Author | Anthony Veasna So |
---|---|
Publisher | Ecco Press |
Publication date | August 3, 2021 |
Pages | 260 |
ISBN | 978-0-06-304990-1 |
Afterparties is a short story collection by writer Anthony Veasna So, published in 2021 by Ecco, an imprint of HarperCollins. The collection won the National Book Critics Circle's John Leonard Prize for Best First Book and the Ferro-Grumley Award, which is awarded to LGBTQ fiction. [1] [2] The story "Superking Son Scores Again" won the Joyce Carol Oates Award in Fiction from Syracuse University. [3]
Afterparties centers on stories of Cambodian Americans living in Northern California, both in the Central Valley and the San Francisco Bay Area. [4] Many of the characters are survivors of the Cambodian genocide or are the children of survivors, and the stories grapple with generational differences and the impacts of trauma. [4] [5] "Generational Differences" is also the title of the last story, which follows a survivor of the racially-motivated 1989 Stockton schoolyard shooting. [6] Additionally, several of the stories in Afterparties explore queerness. [5]

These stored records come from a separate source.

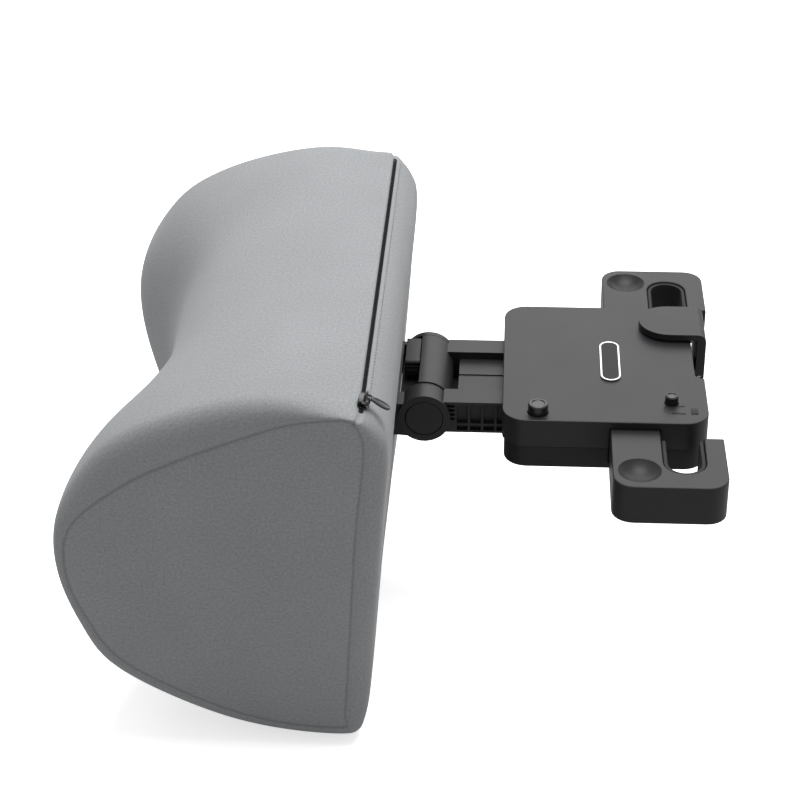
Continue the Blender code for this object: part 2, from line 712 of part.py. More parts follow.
def make_pinion():
    """A spur gear on the housing's post, meshing with both racks."""
    root = PITCH_RADIUS - 1.25 * TOOTH_MODULE
    tip = PITCH_RADIUS + TOOTH_MODULE - RACK_BACKLASH / 2
    points = []
    for k in range(PINION_TEETH):
        middle = 360.0 * k / PINION_TEETH
        share = 360.0 / PINION_TEETH
        for radius, offset in ((root, -0.27), (PITCH_RADIUS, -0.19), (tip, -0.07),
                               (tip, 0.07), (PITCH_RADIUS, 0.19), (root, 0.27)):
            angle = middle + offset * share
            points += arc((PINION_X, 0.0), radius, angle, angle, 1)[:1]
    low = JAW_BOTTOM + SEAT
    gear = prism("pinion", points, low, JAW_BOTTOM + RACK_HEIGHT - SEAT)
    cut_round(gear, "Z", (PINION_X, 0, low), PINION_PIN_RADIUS + SEAT, 4 * RACK_HEIGHT, 16)
    set_origin(gear, (PINION_X, 0, 0))
    return finish(gear, (0.7, 0.7, 0.68), 0.5)


def make_jaws():
    jaws = {}
    for label, side in (("left", -1), ("right", 1)):
        pivot = make_pivot(label + "_jaw_slide", (0, side * SLOT_CENTRE, 0))
        jaw = make_jaw(label + "_jaw", side)
        liner = make_liner(label + "_jaw_liner", side)
        hang(pivot, jaw, liner)
        jaws[label] = jaw
    make_pinion()
    return jaws


# Flip lever on the rear wall

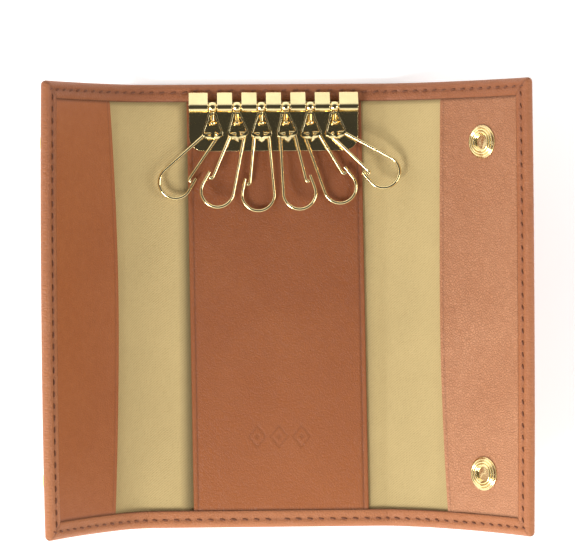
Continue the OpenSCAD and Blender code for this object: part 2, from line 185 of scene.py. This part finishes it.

The stories in Afterparties are interconnected, meaning characters from one story appear or are mentioned in other stories. All of the stories except "Human Development" were published in magazines or literary journals prior to their release in this collection.
Title | Publication |
---|---|
"Three Women of Chuck's Donuts" | The New Yorker [7] |
"Superking Son Scores Again" | n+1 [8] |
"Maly, Maly, Maly" | The Paris Review [9] |
"The Shop" | Granta [10] |
"The Monks" | n+1 [11] |
"We Would've Been Princes" | American Short Fiction [12] |
"Somaly Serey, Serey Somaly" | BOMB [13] |
"Generational Differences" | ZYZZYVA [6] |
Reviews of Afterparties were overwhelmingly positive. [14] Several reviews noted the humor contained in many stories, woven throughout the serious subject matter. [4] [5] Many reviews also note the bittersweetness of the book's publication and acclaim, as the author passed away from an accidental drug overdose at the age of 28, less than a year before the book came out. [4]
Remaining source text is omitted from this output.